8Au chapitre de la reconstitution historique, Danielle Bertrand-Fabre et Lisa Bertrand nous offrent l’exploitation d’un nouveau document de l’histoire de la Société pour l’étude des langues romanes (SELR) : le discours d’admission de Charles de Tourtoulon à l’Académie des sciences et des belles lettres d’Aix. Ce document, daté de 1897, permet d’éclairer davantage l’activité et l’entourage de l’une des personnalités les plus importantes de la RLaR. Toutoulon fut, sans aucun doute, pour ses enquêtes linguistiques de terrain un vrai précurseur de la science à venir.
9L’article, que Bettina Berther-Dessax consacre à la renaissance romanche à partir de 1874, permet d’autre part d’enrichir le dossier des collaborations internationales. La contribution de la chercheure suisse nous permet de comprendre concrètement « l’exportabilité » du modèle renaissantiste occitan. Le riche dossier présenté se situe à un moment crucial de la vie de la revue : Graziadio Ascoli qui, le premier, avait identifié en 1873 l’espace linguistique romanche et ses variétés dialectales, puis, en 1875, l’espace franco-provençal, fut en effet le lauréat du premier prix de philologie de la SELR en cette même année (Porcedda 2018).
- 2 Le nouveau comité est constitué par Jean-François Courouau, Catherine Nicolas, Gilles Siouffi, Jean (...)

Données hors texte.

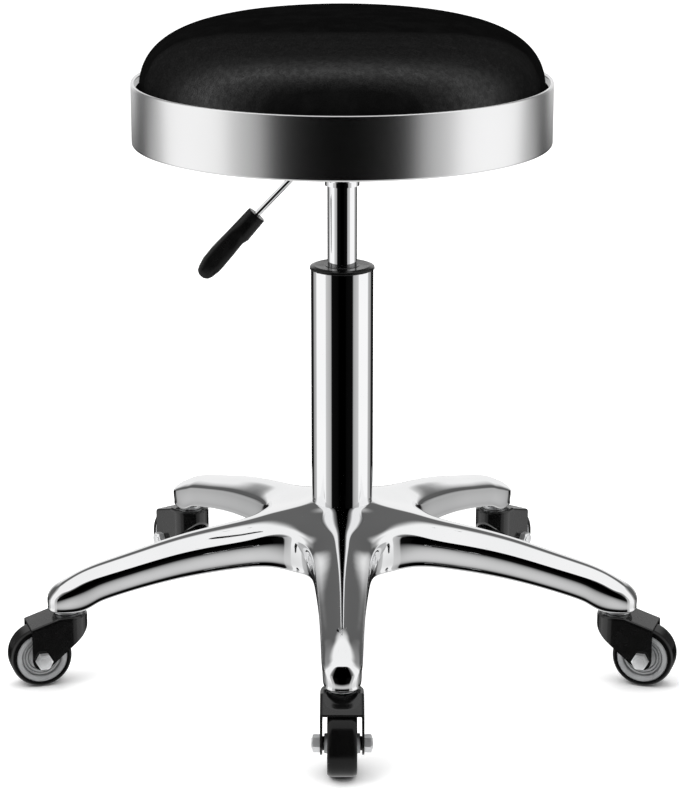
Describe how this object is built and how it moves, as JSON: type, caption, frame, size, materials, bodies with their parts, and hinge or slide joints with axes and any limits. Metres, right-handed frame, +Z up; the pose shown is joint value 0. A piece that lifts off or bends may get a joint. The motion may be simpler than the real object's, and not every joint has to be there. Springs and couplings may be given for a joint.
{
  "type": "rolling stylist stool",
  "caption": "Round black padded stool on a gas-lift chrome column with a side lever and a polished star base on swivel casters.",
  "frame": {"origin": "on the column's axis at floor level, under the middle of the base", "axes": "+Z up along the column; -Y along the front arm; -X is the side the height lever reaches out on"},
  "size_m": [0.5474, 0.5209, 0.5365],
  "materials": {
    "polished_aluminium": "mirror polished casting",
    "chrome_plate": "bright chrome plate",
    "polished_stainless": "polished",
    "zinc_steel": "bright zinc",
    "ground_steel": "ground",
    "black_enamel": "semi-gloss enamel",
    "black_plastic": "fine satin moulding",
    "white_nylon": "satin",
    "wheel_grey": "satin moulding",
    "black_tread": "satin",
    "black_rubber": "matt",
    "black_leather": "fine grain, semi-gloss",
    "foam": "open cell",
    "plywood": "raw birch",
    "dust_cloth": "non-woven"
  },
  "bodies": {
    "base": {"star_base": "polished_aluminium", "column_tube": "chrome_plate", "guide_bush": "black_plastic", "lower_race": "ground_steel", "thrust_balls": "ground_steel", "caster_stems": "zinc_steel", "swivel_balls": "ground_steel"},
    "lift_rod": {"piston_rod": "ground_steel", "piston": "white_nylon", "upper_race": "ground_steel", "rubber_bumper": "black_rubber", "retaining_clip": "zinc_steel"},
    "seat": {"pressure_tube": "chrome_plate", "rod_guide": "white_nylon", "valve_block": "ground_steel", "cone_socket": "chrome_plate", "seat_plate": "black_enamel", "plate_bolts": "zinc_steel", "board_nuts": "zinc_steel", "seat_board": "plywood", "seat_foam": "foam", "seat_cover": "black_leather", "dust_cover": "dust_cloth", "trim_ring": "polished_stainless", "ring_screws": "zinc_steel", "lever_bushes": "white_nylon"},
    "lever": {"lever_rod": "chrome_plate", "lever_grip": "black_plastic"},
    "release_button": {"release_pin": "ground_steel"},
    "caster_1": {"caster_fork_1": "black_enamel", "axle_bolt_1": "zinc_steel", "axle_nut_1": "zinc_steel", "axle_sleeve_1": "black_plastic"},
    "wheel_1": {"wheel_tread_1": "black_tread", "wheel_hub_1": "wheel_grey"},
    "caster_2": {"caster_fork_2": "black_enamel", "axle_bolt_2": "zinc_steel", "axle_nut_2": "zinc_steel", "axle_sleeve_2": "black_plastic"},
    "wheel_2": {"wheel_tread_2": "black_tread", "wheel_hub_2": "wheel_grey"},
    "caster_3": {"caster_fork_3": "black_enamel", "axle_bolt_3": "zinc_steel", "axle_nut_3": "zinc_steel", "axle_sleeve_3": "black_plastic"},
    "wheel_3": {"wheel_tread_3": "black_tread", "wheel_hub_3": "wheel_grey"},
    "caster_4": {"caster_fork_4": "black_enamel", "axle_bolt_4": "zinc_steel", "axle_nut_4": "zinc_steel", "axle_sleeve_4": "black_plastic"},
    "wheel_4": {"wheel_tread_4": "black_tread", "wheel_hub_4": "wheel_grey"},
    "caster_5": {"caster_fork_5": "black_enamel", "axle_bolt_5": "zinc_steel", "axle_nut_5": "zinc_steel", "axle_sleeve_5": "black_plastic"},
    "wheel_5": {"wheel_tread_5": "black_tread", "wheel_hub_5": "wheel_grey"}
  },
  "joints": [
    {"name": "seat_swivel", "type": "hinge", "parent": "base", "child": "lift_rod", "pos_m": [0, 0, 0.085], "axis": [0, 0, 1], "continuous": true},
    {"name": "seat_lift", "type": "slide", "parent": "lift_rod", "child": "seat", "axis": [0, 0, 1], "range_m": [-0.06, 0.06]},
    {"name": "lever_lift", "type": "hinge", "parent": "seat", "child": "lever", "pos_m": [-0.03, 0, 0.41466], "axis": [0, 1, 0], "range_deg": [0, 7], "stiffness_Nm_per_rad": 1},
    {"name": "button_press", "type": "slide", "parent": "seat", "child": "release_button", "axis": [0, 0, -1], "range_m": [0, 0.0045]},
    {"name": "caster_swivel_1", "type": "hinge", "parent": "base", "child": "caster_1", "pos_m": [0, -0.2366, 0.058], "axis": [0, 0, 1], "continuous": true},
    {"name": "wheel_spin_1", "type": "hinge", "parent": "caster_1", "child": "wheel_1", "pos_m": [0, -0.26, 0.025], "axis": [1, 0, 0], "continuous": true},
    {"name": "caster_swivel_2", "type": "hinge", "parent": "base", "child": "caster_2", "pos_m": [0.22502, -0.07311, 0.058], "axis": [0, 0, 1], "continuous": true},
    {"name": "wheel_spin_2", "type": "hinge", "parent": "caster_2", "child": "wheel_2", "pos_m": [0.24727, -0.08034, 0.025], "axis": [0.309, 0.9511, 0], "continuous": true},
    {"name": "caster_swivel_3", "type": "hinge", "parent": "base", "child": "caster_3", "pos_m": [0.13907, 0.19141, 0.058], "axis": [0, 0, 1], "continuous": true},
    {"name": "wheel_spin_3", "type": "hinge", "parent": "caster_3", "child": "wheel_3", "pos_m": [0.15282, 0.21034, 0.025], "axis": [-0.809, 0.5878, 0], "continuous": true},
    {"name": "caster_swivel_4", "type": "hinge", "parent": "base", "child": "caster_4", "pos_m": [-0.13907, 0.19141, 0.058], "axis": [0, 0, 1], "continuous": true},
    {"name": "wheel_spin_4", "type": "hinge", "parent": "caster_4", "child": "wheel_4", "pos_m": [-0.15282, 0.21034, 0.025], "axis": [-0.809, -0.5878, 0], "continuous": true},
    {"name": "caster_swivel_5", "type": "hinge", "parent": "base", "child": "caster_5", "pos_m": [-0.22502, -0.07311, 0.058], "axis": [0, 0, 1], "continuous": true},
    {"name": "wheel_spin_5", "type": "hinge", "parent": "caster_5", "child": "wheel_5", "pos_m": [-0.24727, -0.08034, 0.025], "axis": [0.309, -0.9511, 0], "continuous": true}
  ],
  "couplings": [
    {"joint": "button_press", "follows": "lever_lift", "m_per_rad": 0.033}
  ]
}
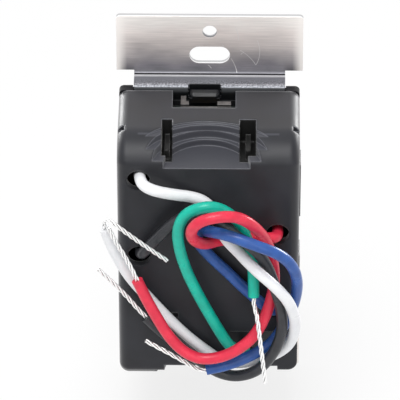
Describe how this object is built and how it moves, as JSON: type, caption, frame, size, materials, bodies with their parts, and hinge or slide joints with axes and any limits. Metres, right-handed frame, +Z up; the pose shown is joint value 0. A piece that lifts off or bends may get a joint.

10Philippe Gardy nous présente, in fine, un saisissant portrait de Robert Lafont, infatigable « homme de revues », qui marque sans doute le début de l’époque contemporaine de la RLaR, à partir de 1982. Le recentrage disciplinaire sur « la philologie des textes romans » et sur « le texte littéraire occitan » coïncide avec la fondation d’autres revues, qui n’ont d’ailleurs pas toutes survécu à l’heure actuelle. La RLaR, a fonctionné pour le polygraphe Lafont comme un laboratoire d’expérimentation scientifique ouvert sur l’avenir. Gardy souligne aussi l’importance de l’évolution du travail d’édition de la linotype à l’informatique qui coïncide avec la prise de fonctions de Gérard Gouiran à la tête de la RLaR. Cette attention à l’aspect intellectuel aussi bien que matériel de la revue, objet à « fabriquer » en des temps relativement brefs, livre cousu de 300 pages à mettre à la disposition des lecteurs deux fois par an, permet aussi au nouveau comité de rédaction2 de la revue de rendre hommage aux ouvriers de la main et de la tête qui ont tenu puis passé ce flambeau depuis un siècle et demi.